The Irishman focuses on this seedier side of Hoffa’s life, thus perpetuating the image of a wholly amoral and self-serving criminal with which the McClellan hearings made Hoffa’s name synonymous. Most articles published in popular media, such as Steve Early’s recent piece “The Ghost of Jimmy Hoffa Won’t Go Away,” express a similarly one-sided view. The truth is that Hoffa’s Mob connections were hardly the defining feature of his life. Rather, he deserves to be known, in large part, as the preternaturally effective and hard-working—20-hour days six days a week—leader of what was then the largest union in American history, responsible for raising millions of truck drivers, warehousemen, laundry workers, retail clerks, and others into the middle class.
With the possible exception of John L. Lewis, no twentieth-century union leader was as beloved by the members as Hoffa. He made it a point to be approachable and endlessly responsive: in speeches, for example, he regularly gave out his office phone number and insisted that members call him at any hour of the day or night if they had problems.

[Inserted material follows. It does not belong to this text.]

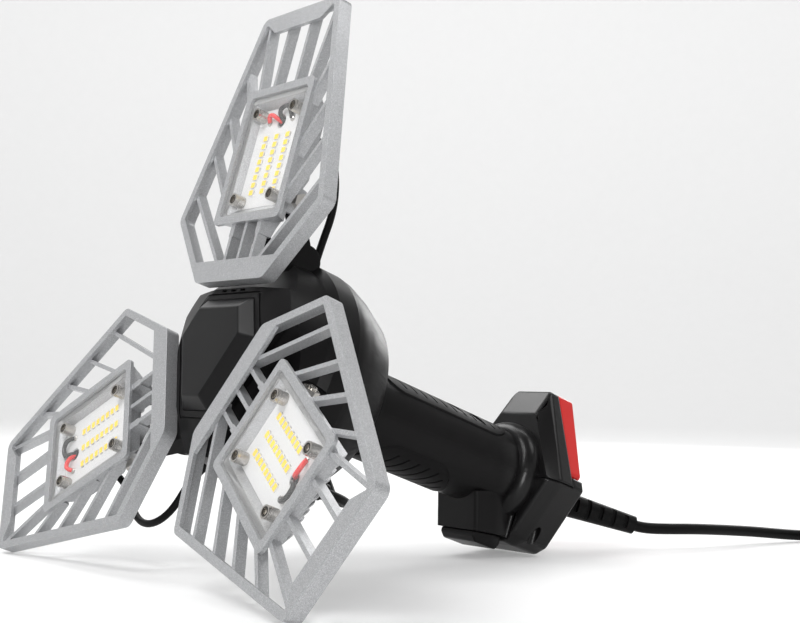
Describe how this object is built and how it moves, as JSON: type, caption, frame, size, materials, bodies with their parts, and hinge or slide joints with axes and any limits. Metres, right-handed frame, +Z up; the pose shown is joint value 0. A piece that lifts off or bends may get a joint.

The contracts he secured were remarkably generous—and yet, ironically, even employers profoundly admired him, considering him a master negotiator, a “genius,” more knowledgeable about the trucking industry than anyone, all in all “a great statesman” who was scrupulously honest and realistic in bargaining.
Indeed, the fundamental reason for the perennial fascination with Jimmy Hoffa may be not so much his ties to the Mafia as his sheer power and success. No other industry was more critical to the nation’s economy than trucking, and Hoffa did more than anyone to rationalize and stabilize conditions in this chaotic, competitive industry (a service for which employers were grateful). Bobby Kennedy may have exaggerated when he said Hoffa was the second most powerful man in the country, but he certainly did have a degree of power unimaginable for a union official in the twenty-first century. And that’s what’s so interesting about him: Hoffa symbolizes a political economy long gone, an era when a union leader could strike fear and loathing in the hearts of senators and presidents, when the old industrial working class, millions strong and capable of bringing the economy to its knees if it so desired, was still the foundation of the social order.
I thought I’d start a thread to discuss the Irishman movie and the legacy of the Teamsters in the United States, as well as the history of the union movement, which was the backbone of getting impoverished workers and Irish, Italian, etc. immigrants into the American middle class. The movie also examines the Bay of Pigs scandal and the seedier sides of Kennedy’s presidency, with how embroiled the mafia was with the American government. A great film and possibly a final hurrah to crime films by Scorsese, it’s available on Netflix for easy viewing.